# Scripts that build objects:
-- START --

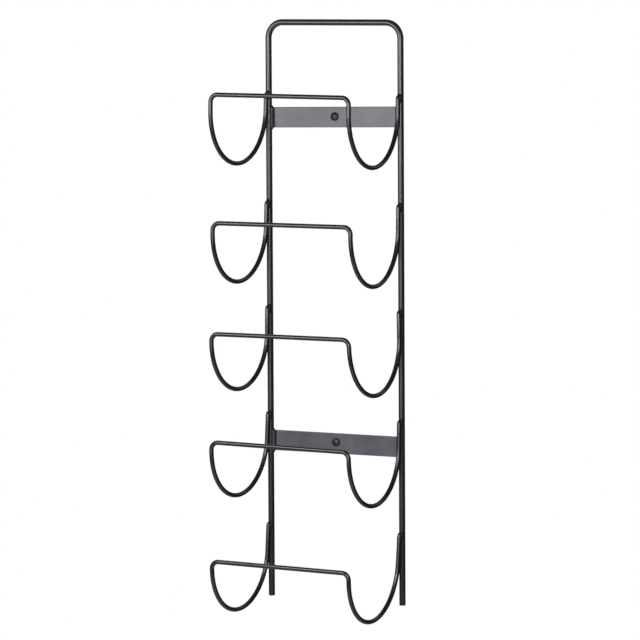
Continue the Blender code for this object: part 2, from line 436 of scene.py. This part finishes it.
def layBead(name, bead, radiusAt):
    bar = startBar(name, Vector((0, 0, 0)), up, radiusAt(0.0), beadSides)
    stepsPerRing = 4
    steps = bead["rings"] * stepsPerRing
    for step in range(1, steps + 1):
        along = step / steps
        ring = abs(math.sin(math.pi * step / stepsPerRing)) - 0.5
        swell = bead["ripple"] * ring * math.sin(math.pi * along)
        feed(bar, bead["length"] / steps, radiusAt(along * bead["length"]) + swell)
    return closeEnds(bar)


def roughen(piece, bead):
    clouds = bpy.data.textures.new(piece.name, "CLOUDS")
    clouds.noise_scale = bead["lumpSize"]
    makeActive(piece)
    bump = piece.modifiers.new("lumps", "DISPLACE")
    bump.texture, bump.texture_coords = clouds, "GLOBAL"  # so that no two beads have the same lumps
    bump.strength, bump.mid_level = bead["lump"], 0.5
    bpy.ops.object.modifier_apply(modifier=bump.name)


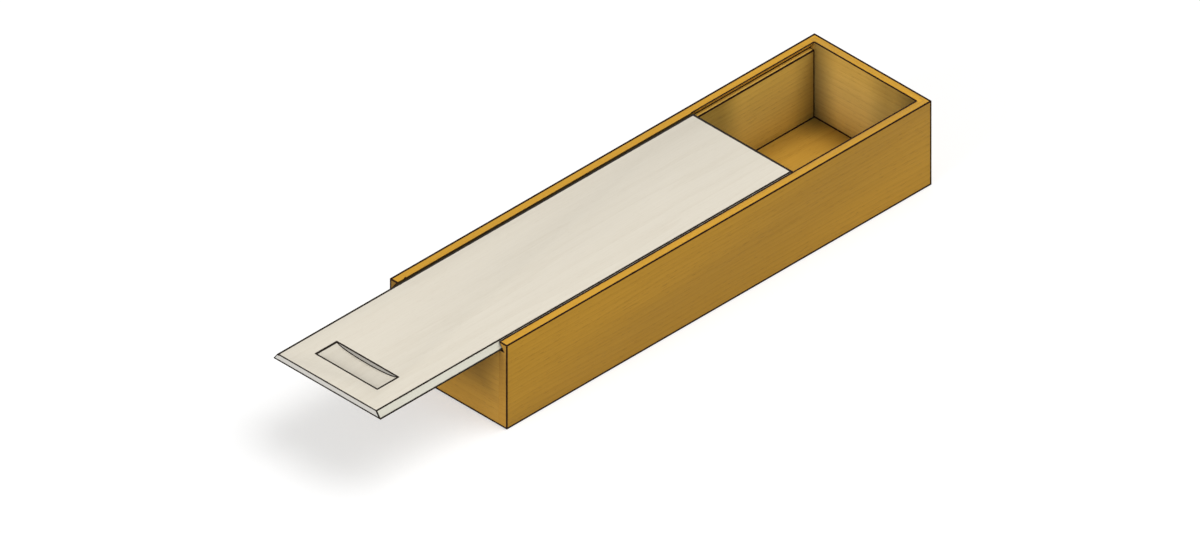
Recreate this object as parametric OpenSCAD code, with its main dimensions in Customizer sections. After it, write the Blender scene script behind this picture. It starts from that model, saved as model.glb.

-- END --

# EXERCISE GOAL:
Set down the entries above again, word for word.

# SOLUTION TO THE PROBLEM:
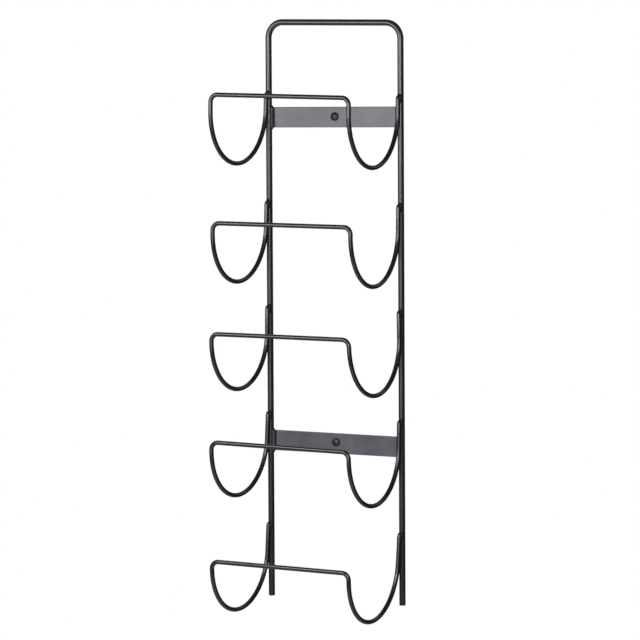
Continue the Blender code for this object: part 2, from line 436 of scene.py. This part finishes it.
def layBead(name, bead, radiusAt):
    bar = startBar(name, Vector((0, 0, 0)), up, radiusAt(0.0), beadSides)
    stepsPerRing = 4
    steps = bead["rings"] * stepsPerRing
    for step in range(1, steps + 1):
        along = step / steps
        ring = abs(math.sin(math.pi * step / stepsPerRing)) - 0.5
        swell = bead["ripple"] * ring * math.sin(math.pi * along)
        feed(bar, bead["length"] / steps, radiusAt(along * bead["length"]) + swell)
    return closeEnds(bar)


def roughen(piece, bead):
    clouds = bpy.data.textures.new(piece.name, "CLOUDS")
    clouds.noise_scale = bead["lumpSize"]
    makeActive(piece)
    bump = piece.modifiers.new("lumps", "DISPLACE")
    bump.texture, bump.texture_coords = clouds, "GLOBAL"  # so that no two beads have the same lumps
    bump.strength, bump.mid_level = bead["lump"], 0.5
    bpy.ops.object.modifier_apply(modifier=bump.name)


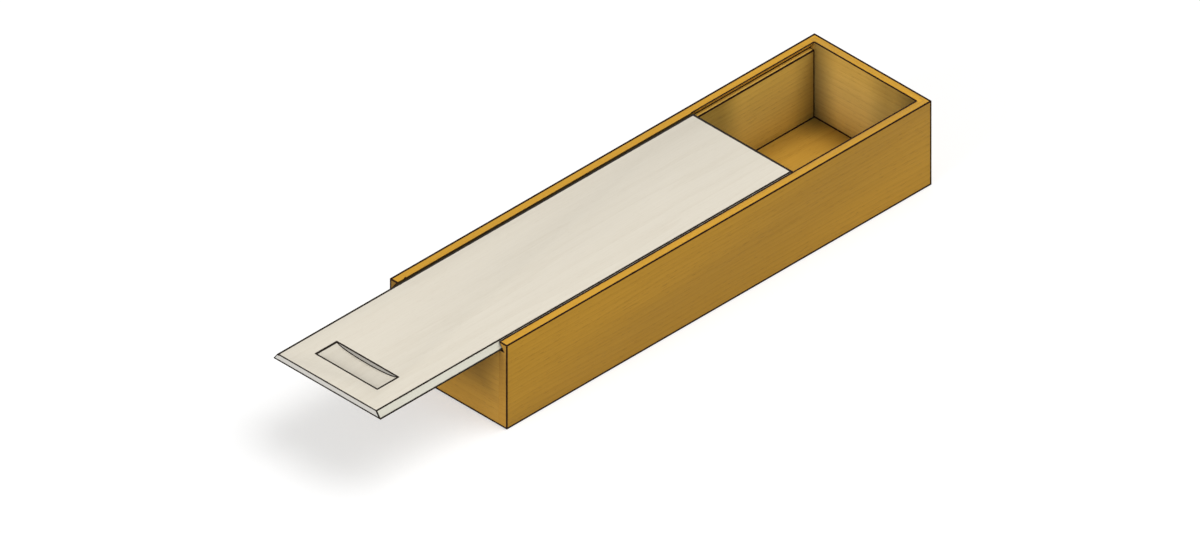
Recreate this object as parametric OpenSCAD code, with its main dimensions in Customizer sections. After it, write the Blender scene script behind this picture. It starts from that model, saved as model.glb.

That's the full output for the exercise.